Encounters with Zia Haider Rahman over the years, in the light of big political changes.
Zia Haider Rahman, the Bangladeshi-British author of In the Light of What We Know, winner of the James Tait Black Memorial Prize, shortlisted for the 2014 Booker, and garlanded with a constellation of international awards, recently spent two months in Dhaka. From mutual friends and his mischievously self-mocking Facebook posts (which I am lucky to witness), I gathered that he spent his time learning standard Bangla, researching two contracted non-fiction books, speaking at universities and cultural venues, and posting outrageously funny updates that only he could pull off. I managed to attend just one of his events, his final talk before he flew back to London.
I had read In the Light of What We Know the moment it hit Dhaka bookstores in 2014. Back then, when I heard that ZHR would appear at the Dhaka Lit Fest, I was eager to attend. My colleague Firdous Azim — who was scheduled to be in conversation with him — had only just begun the novel; I had already finished it. She asked if I had questions for him. I don’t remember what I gave her, or whether she asked them.
The auditorium was jammed. I stood at the back. What I remember from that 2014 talk is his admission that he didn’t know standard Bangla — only Sylheti and English. He has said this many times since. He also often mentions that he grew up working-class: mother a seamstress, father a waiter. It’s the same background he gives Zafar, one of the novel’s narrators.
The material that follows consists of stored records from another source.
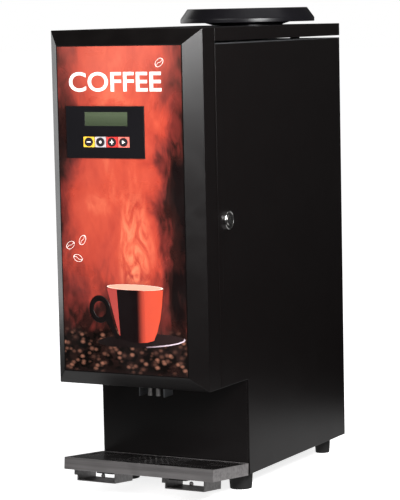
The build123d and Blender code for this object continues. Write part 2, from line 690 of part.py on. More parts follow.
with BuildPart() as main_board:
    block((BOARD_X, BOARD_X + BOARD_THICKNESS), BOARD_Y, BOARD_Z)
    for post_y in around(BOARD_Y, -8):
        for post_z in around(BOARD_Z, -8):
            rod_x((-INNER, BOARD_X), post_y, post_z, 3.0)
    # transformer, relays, processor and terminal strip, as shares of the board's length
    for start, end, low, high, tall in (
        (0.08, 0.40, 8, 48, 22),
        (0.50, 0.66, 10, 30, 15),
        (0.72, 0.88, 10, 30, 15),
        (0.20, 0.55, 75, 105, 4),
        (0.10, 0.90, 138, 150, 11),
    ):
        block(
            (BOARD_X, BOARD_X + BOARD_THICKNESS + tall),
            (BOARD_Y[0] + start * BOARD_LENGTH, BOARD_Y[0] + end * BOARD_LENGTH),
            (BOARD_Z[0] + low, BOARD_Z[0] + high),
        )
main_board.part.label = "main_board"
export_step(main_board.part, "parts/main_board.step")

# ---------------------------------------------------------------- back panel and what it carries
FAN_X = 0.0
FAN_Z = TANK_TOP + FAN_SIZE / 2 + 7.0
FAN_BORE = FAN_SIZE / 2 - 2.0
INLET_X = -62.0
SWITCH_X = -16.0
SERVICE_Z = FOOT_HEIGHT + 56.0
INLET_HALF = (14.0, 10.5)
SWITCH_HALF = (6.4, 10.6)
LOUVRE_HALF = 26.0
GUARD_WEB = 3.0
GUARD_SLOT = 5.0

with BuildPart() as rear_panel:
    block((0.5 - SIDE, SIDE - 0.5), (BACK - SHEET, BACK), (FOOT_HEIGHT, BODY_TOP))
    # finger guard cut in front of the fan
    with BuildSketch(facing_front(BACK)):
        with Locations((FAN_X, FAN_Z)):
            ring = FAN_BORE
            while ring > 2 * GUARD_SLOT:
                Circle(ring)
                Circle(ring - GUARD_SLOT, mode=Mode.SUBTRACT)
                ring -= GUARD_SLOT + GUARD_WEB
            Rectangle(2 * FAN_SIZE, GUARD_WEB, rotation=45, mode=Mode.SUBTRACT)
            Rectangle(2 * FAN_SIZE, GUARD_WEB, rotation=-45, mode=Mode.SUBTRACT)
    extrude(amount=SHEET, mode=Mode.SUBTRACT)
    # air slots behind the tank, and cut-outs for the inlet and the switch
    with BuildSketch(facing_front(BACK)):
        for slot_x in (-2 * LOUVRE_HALF - 6, 0, 2 * LOUVRE_HALF + 6):
            with Locations((slot_x, HEAD_BOTTOM + 60.0)):
                with GridLocations(1, 12.0, 1, 7):
                    SlotOverall(2 * LOUVRE_HALF, 4.0)
        with Locations((INLET_X, SERVICE_Z)):
            Rectangle(2 * INLET_HALF[0] + FIT, 2 * INLET_HALF[1] + FIT)
        with Locations((SWITCH_X, SERVICE_Z)):
            Rectangle(2 * SWITCH_HALF[0] + FIT, 2 * SWITCH_HALF[1] + FIT)
    extrude(amount=SHEET, mode=Mode.SUBTRACT)
rear_panel.part.label = "rear_panel"
export_step(rear_panel.part, "parts/rear_panel.step")

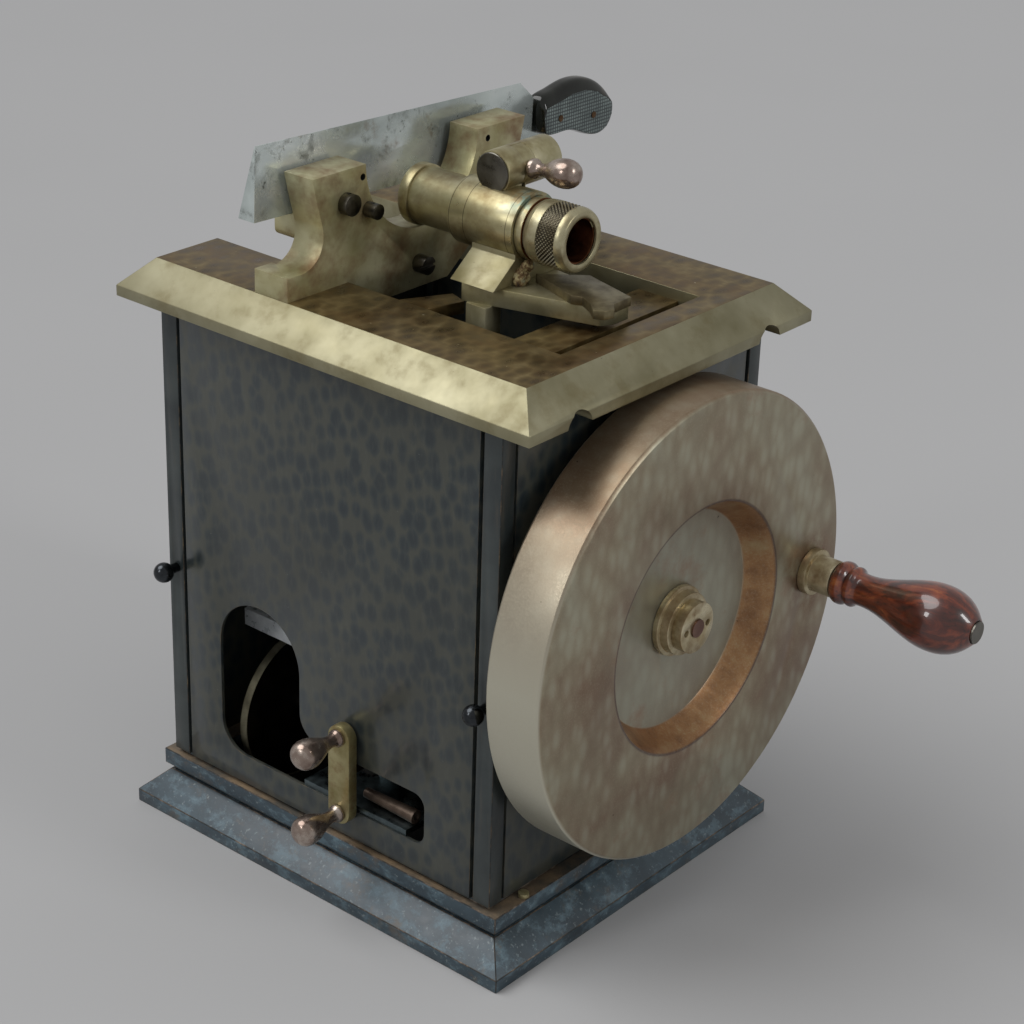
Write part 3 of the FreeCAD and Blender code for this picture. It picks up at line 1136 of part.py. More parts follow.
# Vertical slide on two guide rods, with a yoke for the crank pin and a bed for the feed
for side, sign in (("front", -1), ("rear", 1)):
    node(rod("guide_" + side, "Z", s.rod_x, sign * s.rod_y, s.board_thick, s.rod_r,
             s.plate_bottom - s.board_thick), "guide_rod_" + side)
sleeves = [
    rod("sleeve_" + side, "Z", s.rod_x, sign * s.rod_y, s.slide_bottom, s.sleeve_r,
        s.slide_top - s.slide_bottom)
    for side, sign in (("front", -1), ("rear", 1))
]
slide_solid = fuse("slide_solid", sleeves + [
    box("slide_body", s.slide_near, slide_far, -s.slide_half_y, s.slide_half_y,
        s.slide_bottom, s.slide_top),
    box("slide_apron", s.slide_near, slide_far, -s.apron_front, -s.apron_back,
        s.bed_bottom, s.slide_bottom),
    box("slide_bed", -s.bed_end, s.slide_near, -s.bed_front, -s.bed_back,
        s.bed_bottom, s.bed_top),
    box("slide_end", -s.bed_end, s.end_block - s.bed_end, -s.bed_front, -s.bed_back,
        s.bed_bottom, s.end_block_top),
    box("slide_tie", -s.tie_end, slide_far, -s.tie_front, s.tie_thick - s.tie_front,
        s.tie_bottom, s.tie_bottom + s.tie_height),
])
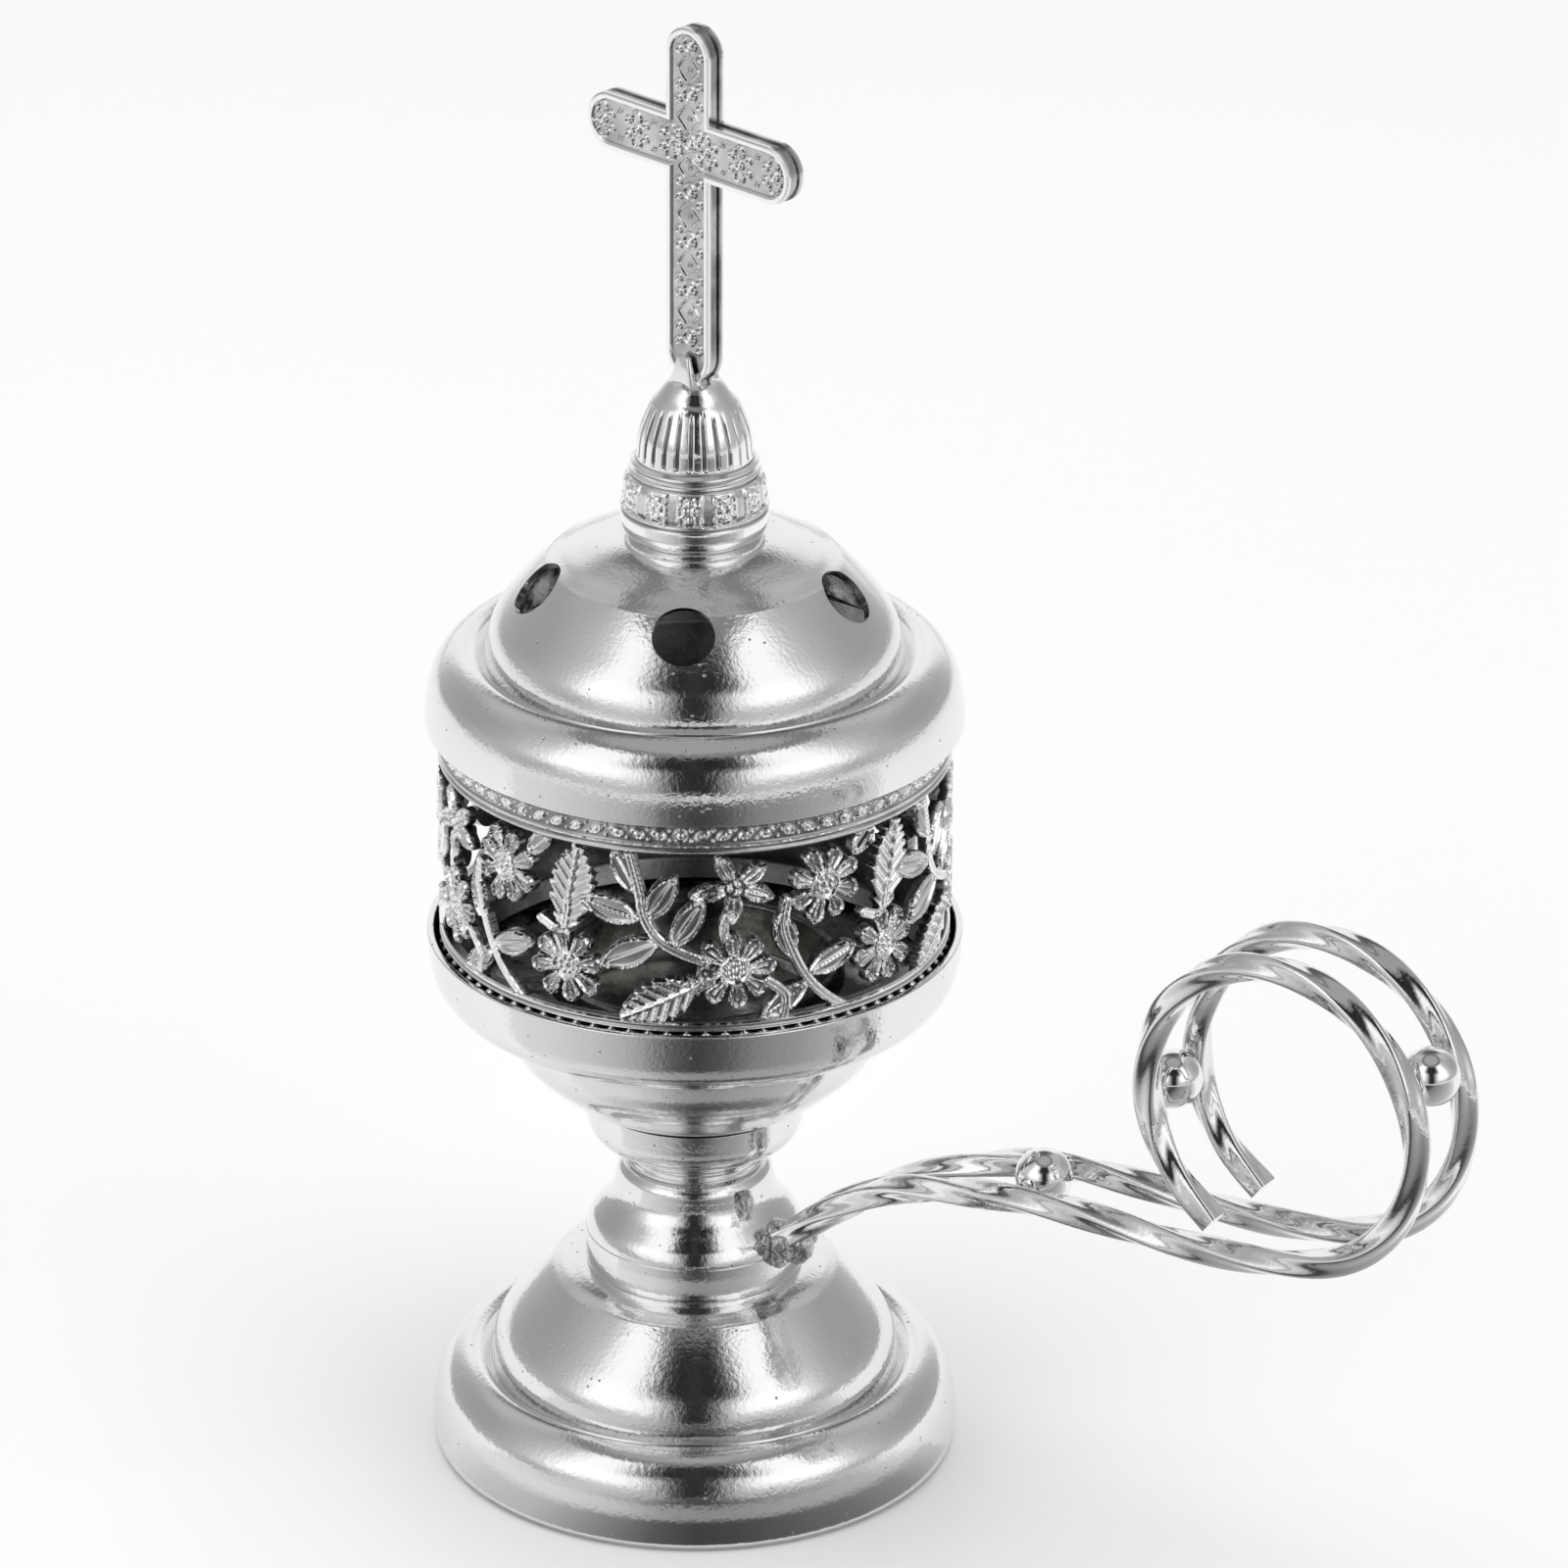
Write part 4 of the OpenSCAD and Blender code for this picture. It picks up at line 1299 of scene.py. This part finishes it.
def build_light():
    world = bpy.data.worlds.new("studio")
    bpy.context.scene.world = world
    m = Nodes("studio", world)

    def by_angle(angle, stops):
        """Brightness by angle, from a list of (degrees, brightness)."""
        curve_node = m.add("ShaderNodeFloatCurve")
        line = curve_node.mapping.curves[0]
        spots = [(a / 180, b / 2) for a, b in stops] + [(1.0, stops[-1][1] / 2)]
        line.points[0].location = spots[0]
        line.points[1].location = spots[-1]
        for spot in spots[1:-1]:
            line.points.new(*spot)
        curve_node.mapping.update()
        m.link(m.math("DIVIDE", angle, 180.0), curve_node.inputs["Value"])
        return m.math("MULTIPLY", curve_node.outputs["Value"], 2.0)

    def blend(lows, highs, below, above):
        """Goes from one brightness to another between two elevations."""
        factor = m.ramp(elevation, lows, highs, kind="SMOOTHSTEP")
        below = m.math("MULTIPLY", m.math("SUBTRACT", 1.0, factor), below)
        return m.math("ADD", below, m.math("MULTIPLY", factor, above))

    turn = m.add("ShaderNodeVectorRotate", rotation_type="Z_AXIS")
    turn.inputs["Angle"].default_value = -math.radians(FRONT)
    m.link(m.add("ShaderNodeTexCoord").outputs["Generated"], turn.inputs["Vector"])
    split = m.add("ShaderNodeSeparateXYZ")
    m.link(turn.outputs["Vector"], split.inputs["Vector"])
    x, y, z = (split.outputs[k] for k in "XYZ")
    away = m.math("ABSOLUTE", m.math("MULTIPLY", m.math("ARCTAN2", y, x), 180 / math.pi))
    elevation = m.math("MULTIPLY", m.math("ARCSINE", z), 180 / math.pi)

    level = blend(2, 16, by_angle(away, HORIZON), by_angle(away, LOW_SKY))
    level = blend(28, 42, level, by_angle(away, HIGH_SKY))
    level = blend(58, 63, level, BOX_TOP)
    level = blend(66, 72, level, OVERHEAD)
    background = m.tree.nodes["Background"]
    m.link(level, background.inputs["Strength"])
    background.inputs["Color"].default_value = (1, 1, 1, 1)

    # A wide lamp above that reflections don't show, so that the floor is white however dim the walls are.
    data = bpy.data.lights.new("floor_lamp", "AREA")
    data.shape = "DISK"
    data.size = 2.4
    data.energy = 37
    lamp = bpy.data.objects.new("floor_lamp", data)
    lamp.location = (0, 0, 2.2)
    lamp.visible_glossy = False
    bpy.context.scene.collection.objects.link(lamp)


# A card on the floor in front that only reflections show: its brightness against the angle round from the
# front, in three zones by distance. The values were set one by one.
CARD_ANGLES = [-80, -60, -42, -24, -10, 0, 10, 24, 42, 60, 80]
CARD_NEAR = [0.80, 0.62, 0.52, 0.26, 0.11, 0.06, 0.07, 0.11, 0.17, 0.28, 0.60]
CARD_MIDDLE = [0.85, 0.80, 0.75, 0.58, 0.36, 0.30, 0.30, 0.36, 0.42, 0.50, 0.80]
CARD_FAR = [0.80, 0.72, 0.60, 0.42, 0.12, 0.05, 0.09, 0.24, 0.34, 0.48, 0.80]
CARD_RINGS = [
    (RIM_R + 0.8, CARD_NEAR), (44, CARD_NEAR), (50, CARD_MIDDLE), (74, CARD_MIDDLE), (82, CARD_FAR),
    (900, CARD_FAR),
]


def build_card():
    """The card, a flat grid of rings with a shade at each vertex. It glows as a painted reflection, and paints
    shade into what the metal's undersides reflect.
    """
    angles = np.arange(-80, 80.1, 2.5)
    a, r = np.meshgrid(np.radians(angles + FRONT), [reach for reach, _ in CARD_RINGS], indexing="ij")
    co = np.stack([r * np.cos(a), r * np.sin(a), np.full(a.shape, 0.05)], -1).reshape(-1, 3)
    rings = len(CARD_RINGS)
    start = (np.arange(len(angles) - 1)[:, None] * rings + np.arange(rings - 1)[None, :]).ravel()
    quads = np.stack([start, start + 1, start + 1 + rings, start + rings], -1)
    mesh = make_mesh("painted_reflection_card", co * MM, [quads])
    shade = np.stack([np.interp(angles, CARD_ANGLES, zone) for _, zone in CARD_RINGS], 1)
    give_values(mesh, "shade", shade)
    card = bpy.data.objects.new("painted_reflection_card", mesh)
    bpy.context.scene.collection.objects.link(card)
    m = Nodes("painted_reflection_card")
    m.tree.nodes.remove(m.shader)
    # Painted reflection: the card glows with its own shade and is seen only in the metal.
    glow = m.add("ShaderNodeEmission")
    m.link(m.add("ShaderNodeAttribute", attribute_name="shade").outputs["Fac"], glow.inputs["Strength"])
    m.link(glow.outputs[0], m.tree.nodes["Material Output"].inputs["Surface"])
    mesh.materials.append(m.owner)
    card.visible_camera = False
    card.visible_diffuse = False
    card.visible_shadow = False
    card.visible_transmission = False


def build_camera():
    data = bpy.data.cameras.new("camera")
    camera = bpy.data.objects.new("camera", data)
    bpy.context.scene.collection.objects.link(camera)
    bpy.context.scene.camera = camera
    data.lens = 200
    data.sensor_width = 36
    data.shift_x = 0.0569
    data.clip_end = 50
    a, e = math.radians(VIEW_AZIMUTH), math.radians(VIEW_ELEVATION)
    back = Vector((math.sin(a) * math.cos(e), -math.cos(a) * math.cos(e), math.sin(e)))
    target = Vector((0, 0, 0.0893))
    camera.location = target + back * 1.068
    camera.rotation_euler = (-back).to_track_quat("-Z", "Y").to_euler()


build_camera()
build_light()
build_floor()
build_card()
build_foot()
build_stem()
build_bowl()
build_pan()
build_lid()
build_band()
build_finial()
build_cross()
build_wire("handle_wire_left_twist", 1)
build_wire("handle_wire_right_twist", -1)
for ball in ("handle_ball_inner", "handle_ball_middle", "handle_ball_outer"):
    build_ball(ball)
build_solder()
finish_hardware()
bpy.context.scene.view_settings.view_transform = "Standard"


def write_sizes():
    """Defines a helper that turns a box into plain numbers, and writes nothing."""

    def plain(box):
        return [[float(v) for v in corner] for corner in box]


write_sizes()
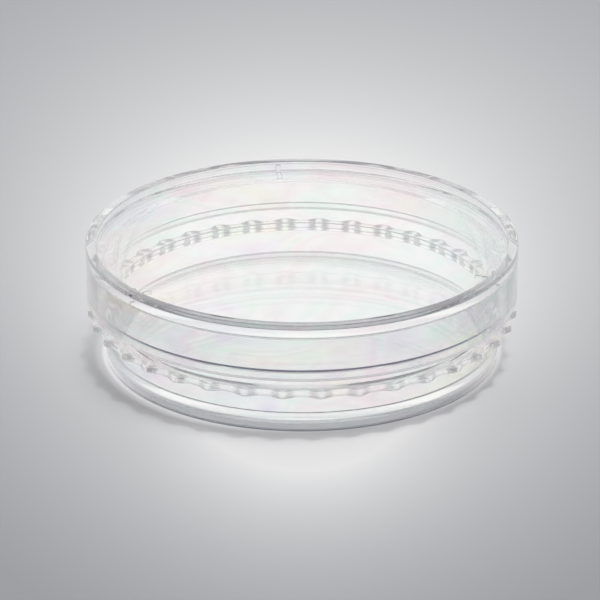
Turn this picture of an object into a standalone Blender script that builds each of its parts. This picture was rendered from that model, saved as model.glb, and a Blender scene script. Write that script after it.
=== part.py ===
"""A 35 mm cell culture dish of clear polystyrene, with its lid on.

It is two mouldings. The dish is a round tray on a low foot, with a scalloped grip ring around
its wall. The lid is a flat plate with a skirt outside the dish's wall, a rim on top that keeps
a stack together, and three vent ribs underneath that hold it off the dish's edge so that gas
passes. Above each rib a small nub inside the rim centres the next dish.

Lengths are in metres and +Z is up. The origin is the centre of the plane that the foot stands on.
"""

import math

import bmesh
import bpy
from mathutils import Matrix

MM = 0.001

# Dish
DISH_INSIDE_DIAMETER = 34.8 * MM
DISH_WALL = 1.0 * MM
DISH_HEIGHT = 9.1 * MM
WALL_DRAFT = 0.08 * MM
FLOOR_THICKNESS = 0.9 * MM
FLOOR_CORNER_RADIUS = 0.4 * MM
FOOT_HEIGHT = 0.5 * MM
FOOT_WIDTH = 0.9 * MM
DISH_EDGE_RADIUS = 0.2 * MM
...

Class — its sting, its memory, its “pernicious” reach — is one of Rahman’s recurring themes. Zafar’s father is a waiter; so was Zia’s. Both grew up in cramped council housing. Yet, to many Bangladeshis, this brilliant Sylheti boy, with his Oxford and Cambridge degrees and immaculate accent, looks more aristocratic than any Dhaka elite. Perception, of course, is its own story.
Over the years I’d forgotten many details of the novel. I remembered the uneasy friendship between Zafar and his Pakistani friend; the dramatic train journey when a twelve-year-old Zafar, dressed in a suit and tie, travelled to Sylhet; and oddly, a scene involving advanced carpentry that impressed Emily’s mother. Bits and pieces remained.
Above all, I remembered being stunned by the intelligence driving the novel, its elegant structure, its expansiveness, the way it threads two men’s personal histories through the seismic events of 1947, 1971, 9/11, and beyond. Gödel’s Incompleteness Theorem, one of the book’s guiding ideas, captures perfectly the novel’s lingering sense of uncertainty.
In the Light of What We Know remains, to me, the finest work of fiction written by a Bangladeshi-British author. I felt that in 2014; rereading it days ago only confirmed it – like opening a bottle you thought you knew, only to find it’s grown deeper, darker, better. And when ZHR casually mentioned, in one of his Dhaka talks, that Fredric Jameson had included the novel on a shortlist of the best fiction of the 20th and 21st centuries, well, there are compliments, and then there is Jameson.
His final public lecture in Dhaka, misleadingly titled “The Politics of Literature” was really an unfiltered critique of the Interim Government. Again in conversation with Firdous Azim, he spoke plainly. Zia speaks truth to power, and, fortunately, can do so without fear.
I suspect a few audience members, now embedded in the Interim Government, shifted uncomfortably as he dissected its failures — particularly those of Dr Yunus and Ali Riaz. According to Zia, Ali Riaz has been a “total disaster,” and the Chief Adviser, on whom so many hopes rested, has failed to create even the minimum conditions for a free press. Good governance, he argued, requires political accountability; the Interim Government has not provided it.
He didn’t hold back. And it was refreshing. Sometimes it takes someone who is both insider and outsider, someone who left, but still cares to say what most of us avoid saying.
In the light of what we know, I’d like to believe that Zia Haider Rahman genuinely cares about the country of his birth. He wrote passionately about the July uprising and initially welcomed Dr Yunus, hoping for symbolic unity. Now he seems more disappointed than optimistic, as the Interim Government continues to stumble through its own missteps.